DO THIS -> Write out the listing in full, matching it word for word.

DATA ->
>>>>>

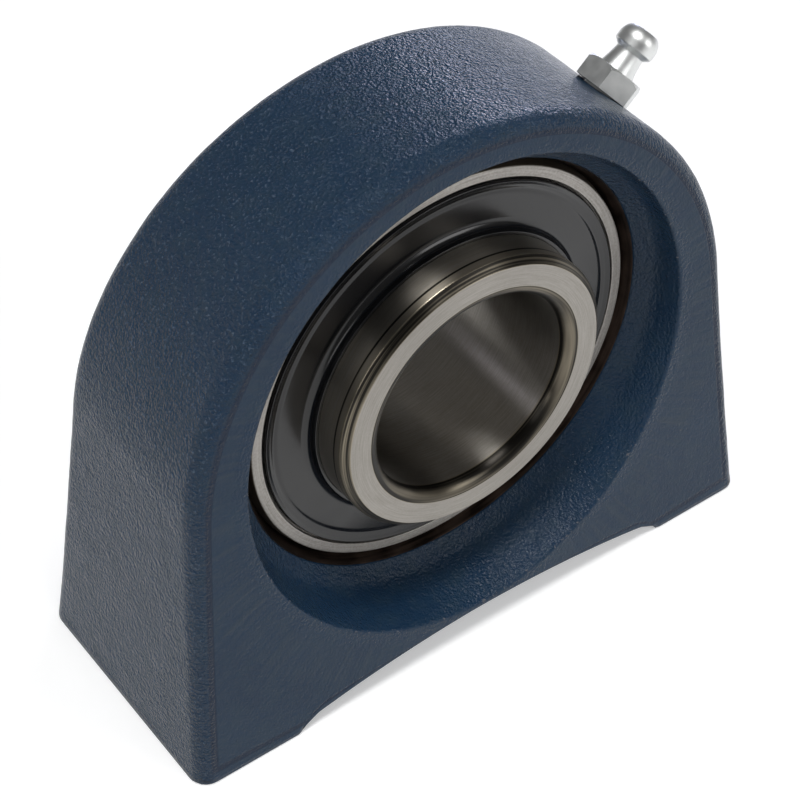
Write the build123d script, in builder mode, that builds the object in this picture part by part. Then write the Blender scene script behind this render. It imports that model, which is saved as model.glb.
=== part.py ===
from build123d import *
from math import acos, atan2, cos, degrees, hypot, radians, sin, sqrt, tan
import os

os.makedirs("parts", exist_ok=True)

# Self-aligning pillow block bearing with a short base, tapped from below.
# +Z is up and the feet stand on Z = 0. The shaft runs along Y, and the front faces -Y.
# The centre of the insert bearing lies on the Z axis, at the centre height.

# ---------------------------------------------------------------- housing sizes
centre_height = 47.6            # feet to shaft axis
base_length = 110.0
base_width = 45.0
shaft_level_width = 35.0        # between the two faces, at the height of the shaft axis
crown_width = 29.0              # between the two faces, at the top of the dome
dome_radius = 50.0
crown_wall = 9.4                # over the spherical seat, at the top of the dome
rim_round = 3.0                 # cast edges between the outside and the two faces
lip_round = 0.6                 # edge between a face and its recess

bolt_spacing = 82.6
tap_drill_diameter = 8.5        # M10
tap_depth = 20.0
drill_point_angle = 118.0

foot_land = 0.65                # flat left between a tapped hole and its foot's inner edge
foot_step = 0.9                 # height of a foot's machined inner edge
foot_step_run = 0.3
relief_edge_height = 2.2        # relief between the feet, beside a foot and at midspan
relief_edge_run = 3.4
relief_crown_height = 5.0
relief_lip_web = 0.6            # least metal between the relief and a recess

seat_half_width = 7.5           # spherical seat, from the centre plane to each edge
mouth_step = 0.38               # machined mouth beyond the seat, radial
mouth_half_width = 10.3
recess_floor_step = 2.8         # cast recess beyond the mouth, radial
recess_floor_half_width = 13.0
recess_wall_half_width = 18.0
recess_flare = 1.6              # radial growth of its rim, where it runs out of the face

# ---------------------------------------------------------------- insert bearing sizes
bore_diameter = 35.0
bore_round = 1.9                # lead-in at each end of the bore
inner_ring_wall = 3.674         # bore to the bottom of the raceway
outer_ring_wall = 3.674         # bottom of the raceway to the spherical outside
outer_ring_width = 19.0
outer_ring_face_wall = 1.8      # outer ring, at each face
ring_edge_break = 0.3
outer_shoulder_height = 2.1     # above the bottom of the raceway
seal_groove_step = 1.8          # from the raceway's shoulder out to the seal groove
seal_retainer_step = 0.4        # height of the edge that holds a seal in its groove
seal_retainer_width = 0.5
inner_front_length = 17.5       # insert centre to the front end of the inner ring
inner_rear_length = 25.4        # insert centre to the end with the grub screws
inner_shoulder_height = 3.0     # above the bottom of the raceway
inner_end_chamfer = 1.15

ball_count = 9
ball_diameter = 11.112
groove_conformity = 0.52        # raceway groove radius over ball diameter

# ---------------------------------------------------------------- cage sizes
cage_gap = 0.8                  # to each ring, radial
cage_end_gap = 0.5              # to the seal behind the closed side
cage_back_thickness = 3.2
cage_edge_chamfer = 0.5
claw_thickness = 1.2
claw_reach = 2.6                # past the ball centres, towards the open side

# ---------------------------------------------------------------- seal and flinger sizes
seal_depth = 1.4                # face of the outer ring to the seal
seal_thickness = 1.2
washer_thickness = 0.5
washer_edge_cover = 0.4         # rubber round the washer's outer edge
washer_lip_cover = 0.6          # rubber round the washer's inner edge
seal_lip_length = 1.0
seal_lip_thickness = 0.4

flinger_thickness = 0.6
flinger_disc_depth = 0.1        # face of the outer ring to the front of the disc
flinger_collar_height = 1.8     # above the disc
flinger_bend_radius = 1.4
flinger_rim_gap = 0.6           # to the outer ring, radial
flinger_rim_width = 0.85
flinger_rim_rise = 0.4
flinger_bead_width = 1.3
flinger_bead_depth = 0.25

# ---------------------------------------------------------------- grub screw sizes
screw_diameter = 6.0
screw_end_distance = 5.6        # screw axis to the rear end of the inner ring
screw_length = 6.0
screw_back_off = 0.35           # point of a loose screw to the surface of the bore
screw_angles = [30.0, 150.0]    # above the horizontal, seen from the front
screw_end_chamfer = 0.5
screw_cup_diameter = 3.0
screw_cup_depth = 0.7
hex_key_size = 3.0
hex_key_depth = 3.0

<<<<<

ANSWER FOR THE TASK ->
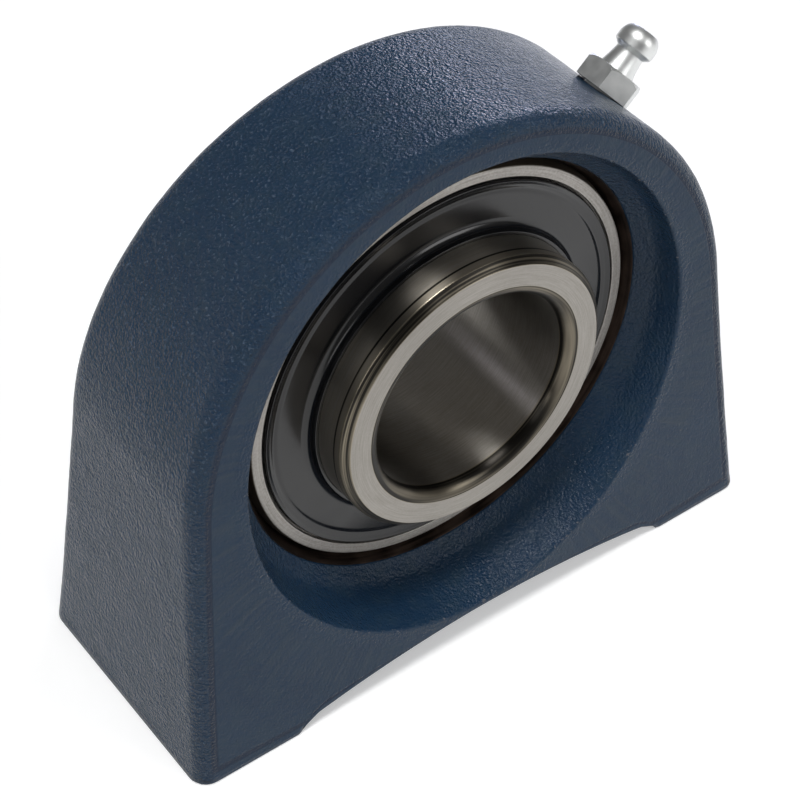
Write the build123d script, in builder mode, that builds the object in this picture part by part. Then write the Blender scene script behind this render. It imports that model, which is saved as model.glb.
=== part.py ===
from build123d import *
from math import acos, atan2, cos, degrees, hypot, radians, sin, sqrt, tan
import os

os.makedirs("parts", exist_ok=True)

# Self-aligning pillow block bearing with a short base, tapped from below.
# +Z is up and the feet stand on Z = 0. The shaft runs along Y, and the front faces -Y.
# The centre of the insert bearing lies on the Z axis, at the centre height.

# ---------------------------------------------------------------- housing sizes
centre_height = 47.6            # feet to shaft axis
base_length = 110.0
base_width = 45.0
shaft_level_width = 35.0        # between the two faces, at the height of the shaft axis
crown_width = 29.0              # between the two faces, at the top of the dome
dome_radius = 50.0
crown_wall = 9.4                # over the spherical seat, at the top of the dome
rim_round = 3.0                 # cast edges between the outside and the two faces
lip_round = 0.6                 # edge between a face and its recess

bolt_spacing = 82.6
tap_drill_diameter = 8.5        # M10
tap_depth = 20.0
drill_point_angle = 118.0

foot_land = 0.65                # flat left between a tapped hole and its foot's inner edge
foot_step = 0.9                 # height of a foot's machined inner edge
foot_step_run = 0.3
relief_edge_height = 2.2        # relief between the feet, beside a foot and at midspan
relief_edge_run = 3.4
relief_crown_height = 5.0
relief_lip_web = 0.6            # least metal between the relief and a recess

seat_half_width = 7.5           # spherical seat, from the centre plane to each edge
mouth_step = 0.38               # machined mouth beyond the seat, radial
mouth_half_width = 10.3
recess_floor_step = 2.8         # cast recess beyond the mouth, radial
recess_floor_half_width = 13.0
recess_wall_half_width = 18.0
recess_flare = 1.6              # radial growth of its rim, where it runs out of the face

# ---------------------------------------------------------------- insert bearing sizes
bore_diameter = 35.0
bore_round = 1.9                # lead-in at each end of the bore
inner_ring_wall = 3.674         # bore to the bottom of the raceway
outer_ring_wall = 3.674         # bottom of the raceway to the spherical outside
outer_ring_width = 19.0
outer_ring_face_wall = 1.8      # outer ring, at each face
ring_edge_break = 0.3
outer_shoulder_height = 2.1     # above the bottom of the raceway
seal_groove_step = 1.8          # from the raceway's shoulder out to the seal groove
seal_retainer_step = 0.4        # height of the edge that holds a seal in its groove
seal_retainer_width = 0.5
inner_front_length = 17.5       # insert centre to the front end of the inner ring
inner_rear_length = 25.4        # insert centre to the end with the grub screws
inner_shoulder_height = 3.0     # above the bottom of the raceway
inner_end_chamfer = 1.15

ball_count = 9
ball_diameter = 11.112
groove_conformity = 0.52        # raceway groove radius over ball diameter

# ---------------------------------------------------------------- cage sizes
cage_gap = 0.8                  # to each ring, radial
cage_end_gap = 0.5              # to the seal behind the closed side
cage_back_thickness = 3.2
cage_edge_chamfer = 0.5
claw_thickness = 1.2
claw_reach = 2.6                # past the ball centres, towards the open side

# ---------------------------------------------------------------- seal and flinger sizes
seal_depth = 1.4                # face of the outer ring to the seal
seal_thickness = 1.2
washer_thickness = 0.5
washer_edge_cover = 0.4         # rubber round the washer's outer edge
washer_lip_cover = 0.6          # rubber round the washer's inner edge
seal_lip_length = 1.0
seal_lip_thickness = 0.4

flinger_thickness = 0.6
flinger_disc_depth = 0.1        # face of the outer ring to the front of the disc
flinger_collar_height = 1.8     # above the disc
flinger_bend_radius = 1.4
flinger_rim_gap = 0.6           # to the outer ring, radial
flinger_rim_width = 0.85
flinger_rim_rise = 0.4
flinger_bead_width = 1.3
flinger_bead_depth = 0.25

# ---------------------------------------------------------------- grub screw sizes
screw_diameter = 6.0
screw_end_distance = 5.6        # screw axis to the rear end of the inner ring
screw_length = 6.0
screw_back_off = 0.35           # point of a loose screw to the surface of the bore
screw_angles = [30.0, 150.0]    # above the horizontal, seen from the front
screw_end_chamfer = 0.5
screw_cup_diameter = 3.0
screw_cup_depth = 0.7
hex_key_size = 3.0
hex_key_depth = 3.0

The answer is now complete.